What was then Lee Junior High opened in 1956, for example, and Orlando Sentinel photos from that year show students and the school principal in the courtyard raising a Confederate flag.
These days, the school has a student population that is 60 percent black, has a black principal and is part of a diverse district run by a black superintendent. Though a caricature of General Lee is still found on the school’s website, few use the full Robert E. Lee name or pay much attention to its history.
Three Orange County School Board members said no one has approached them about removing either Lee’s or Jackson’s names from the schools or even discussed the issue with them.
“I’ve never heard any parent question or be upset or have an issue with it at all,” said Jackie Kelvington, the president of Lee’s PTSA.
The Orlando mother said she has no problem with the school name that is “part of our American history.”
But Kelvington said if Jacksonville residents are offended by the Forrest name, she hopes they are successful in their quest for a change.
“That’s why we live in a democracy,” she said. “That’s why we live in this country. We have the right to express our thoughts and advocate for what we are concerned about. I hope that their school board would listen to them.”
Those pursuing the name change in Jacksonville say the Forrest name is just too egregious to remain. Duval County has four other schools with Confederate names, the most of any Florida school district, according to the national website. There are fewer than 10 such schools in Florida, though a firm count is hard to come by.

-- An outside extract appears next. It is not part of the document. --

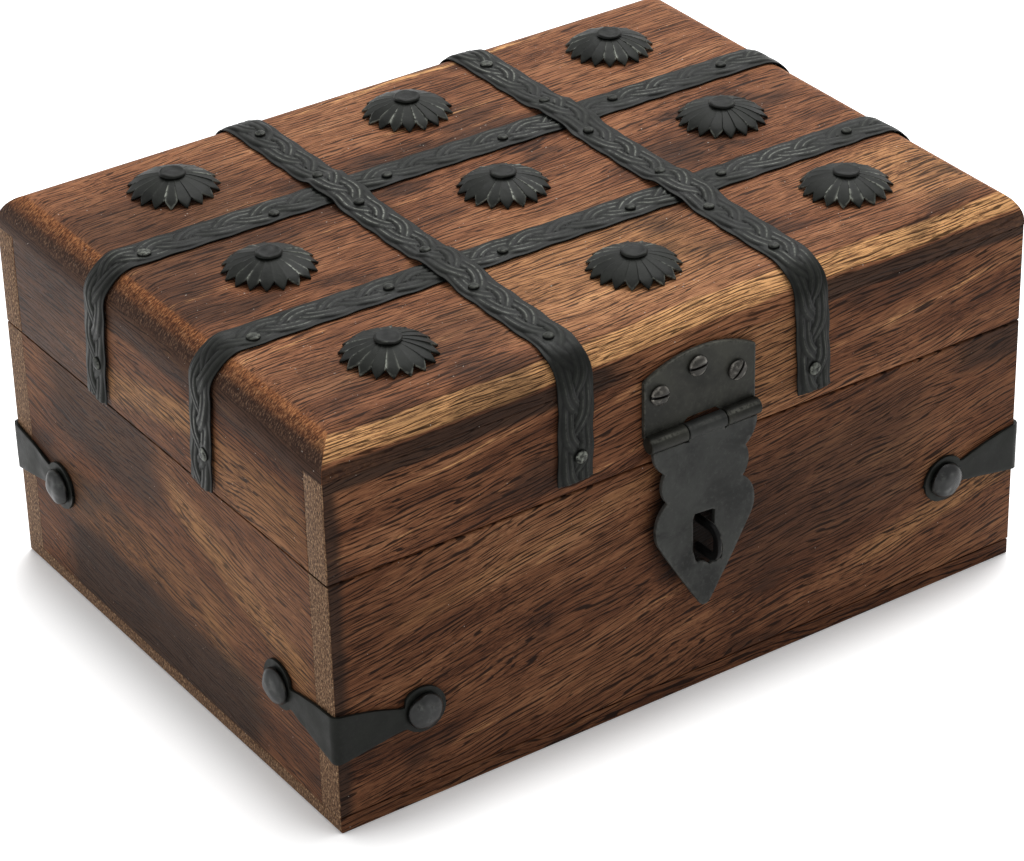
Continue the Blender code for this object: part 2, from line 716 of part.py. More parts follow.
def build_hasp_plate(carrier, board_behind):
    """The plate on the lid's front, with its three slotted screws and the hinge pin."""
    spans = knuckle_spans((BARREL_SPLIT_LEFT, BARREL_SPLIT_RIGHT), BARREL_HALF)
    top = BOX_TOP - TOP_ROUND - HASP_AXIS.z
    depths = (BARREL_OUT - REST_GAP, BARREL_OUT - REST_GAP - SHEET)
    outer = [spans[0], spans[2]]
    outline = plate_outline(outer, top)
    plate = rolled_leaf("hasp_plate", outline, outer, BARREL_HALF, depths, HASP_AXIS, carrier, BLACK_IRON)
    build_pin("hasp_pin", BARREL_HALF, HASP_AXIS, carrier)

    for side, (x, below, turn) in HASP_SCREWS.items():
        spot = (HASP_AXIS.x + x, -HALF.y, HASP_AXIS.z + top - below)
        mesh, slot = slotted_screw(turn)
        screw = add_piece(f"hasp_screw_{side}", mesh, carrier, SCREW_IRON, facing("front", spot))
        groove = add_helper(f"{screw.name}_slot", slot, carrier, facing("front", spot))
        add_boolean(screw, groove, "DIFFERENCE")
        radius = SCREW_SHANK_RADIUS + HOLE_GAP
        reach = REST_GAP + SHEET + CUT_MARGIN
        hole = drill(f"{screw.name}_hole", radius, SCREW_DEPTH + HOLE_GAP, reach, "front", spot, carrier)
        add_boolean(plate, hole, "DIFFERENCE")
        add_boolean(board_behind, hole, "DIFFERENCE")


def flap_outline(span):
    """The hanging flap: scalloped sides that run down to a blunt tip, and a tongue to its knuckle."""
    right = []
    start = (FLAP_HALF, LEAF_START)
    for through, end in FLAP_EDGE:
        right += arc(start, through, end, FLAP_ARC_STEPS)
        start = end
    right += [start, (FLAP_TIP_HALF, FLAP_LENGTH)]
    down = [(x, -drop) for x, drop in right]
    up = [(-x, z) for x, z in reversed(down)]
    inner = PIN_RADIUS + 2 * PIN_CLEARANCE
    return barrel_edge([span], -LEAF_START, -inner) + down + up


def build_hasp_flap(carrier):
    span = knuckle_spans((BARREL_SPLIT_LEFT, BARREL_SPLIT_RIGHT), BARREL_HALF)[1]
    back = BARREL_OUT - FLAP_STANDOFF
    depths = (back, back - SHEET)
    outline = flap_outline(span)
    flap = rolled_leaf("hasp_flap", outline, [span], BARREL_HALF, depths, HASP_AXIS, carrier, WORN_IRON)
    slot = [(x, back + CUT_MARGIN, -drop) for x, drop in FLAP_SLOT]
    mesh = extruded("slot", slot, (0, -SHEET - 2 * CUT_MARGIN, 0))
    cutter = add_helper("hasp_flap_slot", mesh, carrier, Matrix.Translation(HASP_AXIS))
    add_boolean(flap, cutter, "DIFFERENCE")


def build_staple(carrier, board_behind):
    """The loop for the padlock: a flat bar bent to a D, with both legs driven into the front board."""
    top = HASP_AXIS.z - STAPLE_EYE_TOP
    bottom = HASP_AXIS.z - STAPLE_EYE_BOTTOM
    x = HASP_X + STAPLE_RIGHT
    tip = -HALF.y - STAPLE_EYE_REACH
    inside = -HALF.y + STAPLE_DEPTH
    bend = STAPLE_EYE_BEND
    angles = [pi / 2 * step / BEND_STEPS for step in range(BEND_STEPS + 1)]
    lower = [(tip + bend - bend * sin(a), bottom + bend - bend * cos(a)) for a in angles]
    upper = [(y, top + bottom - z) for y, z in reversed(lower)]
    route = [Vector((x, y, z)) for y, z in [(inside, bottom)] + lower + upper + [(inside, top)]]
    across = Vector((-STAPLE_WIDTH / 2, 0, 0))
    sheet_strip("hasp_staple", route, across, carrier, WORN_IRON, STAPLE_THICKNESS)

    half = STAPLE_WIDTH / 2 + HOLE_GAP
    ends = (-HALF.y - CUT_MARGIN, inside + HOLE_GAP)
    slots = []
    for low, high in ((bottom - STAPLE_THICKNESS, bottom), (top, top + STAPLE_THICKNESS)):
        corners = ((x - half, ends[0], low - HOLE_GAP), (x + half, ends[1], high + HOLE_GAP))
        slots.append((block("leg_slot", *corners), Matrix()))
    add_boolean(board_behind, add_helper("staple_slots", gathered("slots", slots), carrier), "DIFFERENCE")


def build_hinge(side, base, lid):
    """A surface-mounted butt hinge on the back, its two screw heads fused to each leaf."""
    place = Vector((SIDE_SIGN[side] * FIELD_LENGTH, LID_AXIS.y, LID_AXIS.z))
    half = HINGE_WIDTH / 2
    spans = knuckle_spans((-half / 3, half / 3), half)
    depths = (REST_GAP - BARREL_OUT, REST_GAP + SHEET - BARREL_OUT)
    for leaf_name, owned, way, carrier in (
        ("base_leaf", [spans[0], spans[2]], -1, base),
        ("lid_leaf", [spans[1]], 1, lid),
    ):
        name = f"hinge_{side}_{leaf_name}"
        edge = barrel_edge(owned, way * LEAF_START, 0)
        far = way * (LEAF_START + HINGE_LEAF_HEIGHT)
        outline = [(-half, way * LEAF_START)] + edge + [(half, way * LEAF_START), (half, far), (-half, far)]
        leaf = rolled_leaf(name, outline, owned, half, depths, place, carrier, BLACK_IRON)

        head = shallow_head("rivet", HINGE_HEAD_RADIUS, HINGE_HEAD_HEIGHT, SHEET / 2)
        groove = SCREW_SLOT_WIDTH / 2
        low = (-HINGE_HEAD_RADIUS - CUT_MARGIN, -groove, HINGE_HEAD_HEIGHT / 4)
        high = (HINGE_HEAD_RADIUS + CUT_MARGIN, groove, HINGE_HEAD_HEIGHT + CUT_MARGIN)
        slot = block("slot", low, high)
        rise = way * (LEAF_START + HINGE_LEAF_HEIGHT / 2)
        face = HALF.y + REST_GAP + SHEET
        spots = [(place.x + sign * HINGE_HEAD_SPREAD, face, place.z + rise) for sign in (-1, 1)]
        heads = gathered("heads", [(head, facing("back", spot)) for spot in spots])
        slots = gathered("slots", [(slot, facing("back", spot)) for spot in spots])
        add_boolean(leaf, add_helper(f"{name}_heads", heads, carrier), "UNION")
        add_boolean(leaf, add_helper(f"{name}_slots", slots, carrier), "DIFFERENCE")
    build_pin(f"hinge_{side}_pin", half, place, base)


def main():
    clear_scene()
    base = pivot("base_frame", (0, 0, 0))
    lid = pivot("lid_pivot", LID_AXIS, base)
    flap = pivot("hasp_pivot", HASP_AXIS, lid)
    base_boards = build_base(base)
    lid_boards = build_lid(lid)
    build_straps(lid)
    build_rosettes(lid, lid_boards["top"])
    for row, column in BRACKET_LEVEL:
        build_bracket(row, column, base, base_boards)
    build_hasp_plate(lid, lid_boards["front"])
    build_hasp_flap(flap)
    build_staple(base, base_boards["front"])
    for side in ("left", "right"):
        build_hinge(side, base, lid)


main()
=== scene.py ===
import json
from math import atan2, cos, exp, hypot, pi, radians, sin, sqrt, tanh, tau

import bmesh
import bpy
from mathutils import Matrix, Vector, noise


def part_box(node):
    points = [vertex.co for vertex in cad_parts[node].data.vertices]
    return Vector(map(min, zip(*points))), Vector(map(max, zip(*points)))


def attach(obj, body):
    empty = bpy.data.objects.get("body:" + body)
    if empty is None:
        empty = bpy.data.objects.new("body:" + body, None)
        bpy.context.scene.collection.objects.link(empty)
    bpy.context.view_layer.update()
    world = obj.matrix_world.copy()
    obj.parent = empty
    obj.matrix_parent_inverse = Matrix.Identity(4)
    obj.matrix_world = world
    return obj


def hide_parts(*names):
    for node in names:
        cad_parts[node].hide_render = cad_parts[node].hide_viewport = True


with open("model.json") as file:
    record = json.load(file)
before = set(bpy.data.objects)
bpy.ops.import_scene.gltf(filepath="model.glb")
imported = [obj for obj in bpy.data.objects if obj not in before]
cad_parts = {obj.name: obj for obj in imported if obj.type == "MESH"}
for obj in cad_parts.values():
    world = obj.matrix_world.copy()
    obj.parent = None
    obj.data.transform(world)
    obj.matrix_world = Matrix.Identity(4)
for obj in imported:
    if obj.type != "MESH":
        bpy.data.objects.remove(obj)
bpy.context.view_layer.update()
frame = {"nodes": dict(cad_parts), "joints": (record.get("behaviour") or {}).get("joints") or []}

# Sizes in millimetres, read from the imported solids
METRE = 1000
LID_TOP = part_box("lid_top_panel")[1] * METRE
LID_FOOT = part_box("lid_front_panel")[0].z * METRE
HALF_LENGTH = LID_TOP.x
HALF_DEPTH = LID_TOP.y
TOP = LID_TOP.z
LID_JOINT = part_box("lid_top_panel")[0].z * METRE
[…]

Duval also has schools named for Jackson, Lee, Jefferson Davis and J.E.B. Stuart.
The Nathan B. Forrest name was picked in 1959, according to published reports, at the behest of the United Daughters of the Confederacy.
A previous effort to change its name failed in 2008 when a divided school board voted 5-2 along racial lines to keep it.
Former Forrest High Principal Billy Parker was pleased by the vote, according to Fox News. Parker said Forrest’s views about slavery changed after the war.
“I am thrilled to death that the school board voted it down to leave it Nathan Bedford Forrest,” Parker said.
“The thing about it is, Forrest, at the time he was alive, slavery was the thing to do and he was involved in it at the very beginning,” he said. “But when the war ended he was one of the strongest ones to do away with slavery, and they never mention that and the fact that he was a good man.”
Robert Montgomerie, a member of the Jacksonville Progressive Coalition pushing for the name change today, said his group feels confident it will prevail. Members of the group have posted the petition, written online articles about Forrest and used social media to spread their message.
In his posts, Montgomerie called Forrest a “human trafficker” and “one of the vilest figures of the 19th century.”
Schools should be named for “uplifting people, people who inspire,” he said during a telephone interview. “I don’t believe you name schools after people like that.”
The recent push began last month when another coalition member, and a Jacksonville father, posted the online petition urging a new name for the school that now has a black majority.
“The school got its name … when white civic leaders wanted to protest a court decision that called for integrating public schools,” reads the petition by Omotayo Richmond.
“I don’t want my daughter, or any student, going to a school named under those circumstances. This is a bad look for Florida – with so much racial division in our state, renaming Forrest High would be a step toward healing.”
The petition has more than 84,000 signatures, many from out of state, and has attracted national attention.
But local support is key, so coalition members also are working to survey residents to show their support for the name change, Montgomerie said.
Those behind the recent effort decided to try again when Duval’s new superintendent, Nikolai Vitti, said in July that he would support a name change if it came from Duval residents.
The petition “strongly demonstrates the thoughts and sentiments of many people throughout the country,” said Marsha Oliver, a spokesman for the Duval County school district.
But “national petitions” are not part of Duval’s school renaming process, she said, and the school board has not, to date, received any official request to change the school’s name.